No you don't need a license to use a cast net to catch bait for your personal use. But you aren't allowed to sell the bait you catch unless you have a commercial fishing license. Hope this answers your question.


----------



## toejam

Thanks, obxrules.


----------



## spot tail hunter

Standing here with a Marine Fisheries officer and you do have to have a license. If you catch any finfish in any way you need a license.


----------



## TimKan7719

The question was!!!!!!!!



toejam said:


> do you need a special license to use a cast net to catch bait in NC??


 and no you dont need a Special one a Normal NC Slat Water Fishing License will sufice.
Tight Lines,
Tim


----------



## zztopsail

Then tell the Marine Fisheries Officer to go read the rule book. Here is the link to the Feb 98, 2009 NC Wildlife RECREATIONAL COMMERCIAL GEAR LICENSE http://www.ncdmf.net/download/RCGLsummary.pdf

At the bottom of the PDF it states "A RCGL is not required when harvesting recreationally or using the following recreational gears: hook and line or
bait and line (except multiple hook or multiple bait trotline), collapsible traps, seines less than 30 feet, dip nets, landing nets, cast nets, gigs, spears and up to two minnow traps."


----------



## zztopsail

Then tell the Marine Fisheries Officer to go read the rule book. Here is the link to the Feb 98, 2009 NC Wildlife RECREATIONAL COMMERCIAL GEAR LICENSE http://www.ncdmf.net/download/RCGLsummary.pdf

Also check here:

http://ncdmf.net/download/2009_MFC_Rulebook.pdf


And look at the heading:

SECTION .0100 - GENERAL RULES
15A NCAC 03I .0101 DEFINITIONS


----------



## ReelKingin

interesting find ZZ....I was told by a MF guy that i had to have one as well, but interesting find my friend


----------



## spot tail hunter

I was to the understanding that he was talking about a saltwater fishing license.

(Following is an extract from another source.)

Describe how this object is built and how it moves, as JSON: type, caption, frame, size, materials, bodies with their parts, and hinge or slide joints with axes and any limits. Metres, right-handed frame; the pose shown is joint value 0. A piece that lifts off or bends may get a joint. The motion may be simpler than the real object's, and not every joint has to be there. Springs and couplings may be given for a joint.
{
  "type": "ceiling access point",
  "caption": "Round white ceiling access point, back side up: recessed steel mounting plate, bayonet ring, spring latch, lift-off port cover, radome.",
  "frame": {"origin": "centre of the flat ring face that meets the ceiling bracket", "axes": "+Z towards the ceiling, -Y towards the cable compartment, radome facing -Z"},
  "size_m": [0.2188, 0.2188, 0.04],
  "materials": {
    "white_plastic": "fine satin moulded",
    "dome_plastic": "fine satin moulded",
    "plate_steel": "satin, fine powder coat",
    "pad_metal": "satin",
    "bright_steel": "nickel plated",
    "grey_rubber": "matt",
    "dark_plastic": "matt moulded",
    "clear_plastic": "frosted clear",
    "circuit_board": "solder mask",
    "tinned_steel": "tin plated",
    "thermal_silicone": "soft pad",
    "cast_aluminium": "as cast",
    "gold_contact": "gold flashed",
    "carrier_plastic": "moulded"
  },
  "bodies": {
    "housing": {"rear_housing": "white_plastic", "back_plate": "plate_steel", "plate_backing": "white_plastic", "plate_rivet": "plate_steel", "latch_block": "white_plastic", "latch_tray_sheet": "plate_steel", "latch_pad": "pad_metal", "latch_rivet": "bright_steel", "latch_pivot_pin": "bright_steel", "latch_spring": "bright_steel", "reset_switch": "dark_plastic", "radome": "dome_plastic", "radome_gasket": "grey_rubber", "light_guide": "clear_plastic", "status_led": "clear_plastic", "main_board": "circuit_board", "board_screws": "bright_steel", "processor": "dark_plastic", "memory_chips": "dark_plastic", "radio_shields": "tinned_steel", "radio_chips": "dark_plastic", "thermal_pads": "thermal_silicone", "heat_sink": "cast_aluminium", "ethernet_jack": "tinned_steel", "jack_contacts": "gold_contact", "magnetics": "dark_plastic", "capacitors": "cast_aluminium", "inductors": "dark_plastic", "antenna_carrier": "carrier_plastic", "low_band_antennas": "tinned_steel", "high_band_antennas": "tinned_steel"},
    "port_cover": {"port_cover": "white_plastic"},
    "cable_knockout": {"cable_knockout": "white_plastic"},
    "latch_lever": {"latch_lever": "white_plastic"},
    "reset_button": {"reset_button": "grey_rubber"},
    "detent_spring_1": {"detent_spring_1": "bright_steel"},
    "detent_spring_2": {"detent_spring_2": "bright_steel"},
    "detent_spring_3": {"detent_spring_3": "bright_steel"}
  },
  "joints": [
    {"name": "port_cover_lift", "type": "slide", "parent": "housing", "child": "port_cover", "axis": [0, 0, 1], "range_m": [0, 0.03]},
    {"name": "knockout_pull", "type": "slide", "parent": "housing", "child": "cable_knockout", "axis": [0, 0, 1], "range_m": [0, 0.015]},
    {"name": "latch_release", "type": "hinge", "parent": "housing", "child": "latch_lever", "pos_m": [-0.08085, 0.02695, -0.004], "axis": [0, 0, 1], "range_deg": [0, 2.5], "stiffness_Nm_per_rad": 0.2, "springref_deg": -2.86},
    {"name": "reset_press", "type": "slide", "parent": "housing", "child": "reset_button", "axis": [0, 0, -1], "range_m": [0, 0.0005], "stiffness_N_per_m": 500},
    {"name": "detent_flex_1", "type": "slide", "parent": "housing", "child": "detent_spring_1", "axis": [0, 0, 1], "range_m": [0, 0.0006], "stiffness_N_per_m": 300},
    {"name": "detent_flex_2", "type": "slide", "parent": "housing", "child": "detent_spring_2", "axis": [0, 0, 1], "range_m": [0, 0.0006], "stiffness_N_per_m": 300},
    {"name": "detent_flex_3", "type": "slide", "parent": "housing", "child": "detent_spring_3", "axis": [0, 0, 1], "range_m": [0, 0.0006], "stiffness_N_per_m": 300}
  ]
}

No you dont need a special license just to a reg license. Didnt mean to spark off any smart comments just trying to help....


----------



## izaver

toejam said:


> do you need a special license to use a cast net to catch bait in NC??


This has been discussed on ncangler website, and the consensus is that you do need a "special fishing devices" license in order to use the cast net. It's $10 and available on ncwildlife.org website


----------



## can't fish today

izaver said:


> This has been discussed on ncangler website, and the consensus is that you do need a "special fishing devices" license in order to use the cast net. It's $10 and available on ncwildlife.org website


I believe that refers to inland waters.


----------



## zztopsail

Ok;


Bottom line here:

I am out of state, I live in SC

I go on line and buy a non-residence NC Saltwater Fishing License for $35.

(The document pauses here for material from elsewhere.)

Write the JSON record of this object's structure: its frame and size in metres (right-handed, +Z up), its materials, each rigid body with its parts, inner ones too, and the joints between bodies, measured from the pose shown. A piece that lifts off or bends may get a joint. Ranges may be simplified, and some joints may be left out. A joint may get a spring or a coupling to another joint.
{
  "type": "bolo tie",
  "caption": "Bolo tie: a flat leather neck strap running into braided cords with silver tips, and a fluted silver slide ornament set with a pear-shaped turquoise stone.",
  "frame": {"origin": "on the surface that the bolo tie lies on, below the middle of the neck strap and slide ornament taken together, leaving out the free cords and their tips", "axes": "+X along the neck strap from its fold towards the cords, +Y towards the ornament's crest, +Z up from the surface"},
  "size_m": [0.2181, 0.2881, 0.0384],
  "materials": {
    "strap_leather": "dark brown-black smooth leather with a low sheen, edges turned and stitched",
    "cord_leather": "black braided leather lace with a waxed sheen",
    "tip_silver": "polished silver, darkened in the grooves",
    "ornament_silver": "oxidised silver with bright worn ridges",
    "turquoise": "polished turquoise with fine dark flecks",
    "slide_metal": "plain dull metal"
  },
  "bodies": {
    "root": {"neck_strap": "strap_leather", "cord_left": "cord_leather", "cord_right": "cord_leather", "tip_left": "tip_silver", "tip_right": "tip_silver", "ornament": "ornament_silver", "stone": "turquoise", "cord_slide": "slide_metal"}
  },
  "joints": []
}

One of the questions it asks me is:

"Do you use a cast net?"

I answer yes

It does not charge me and I get the license.

I believe that settles it..

You do not need a special license to throw a cast net to obtain bait.:fishing:


----------



## redhorse9902

If in salt water, no. In fresh water, Yes. And then, that depends on the game warden.


----------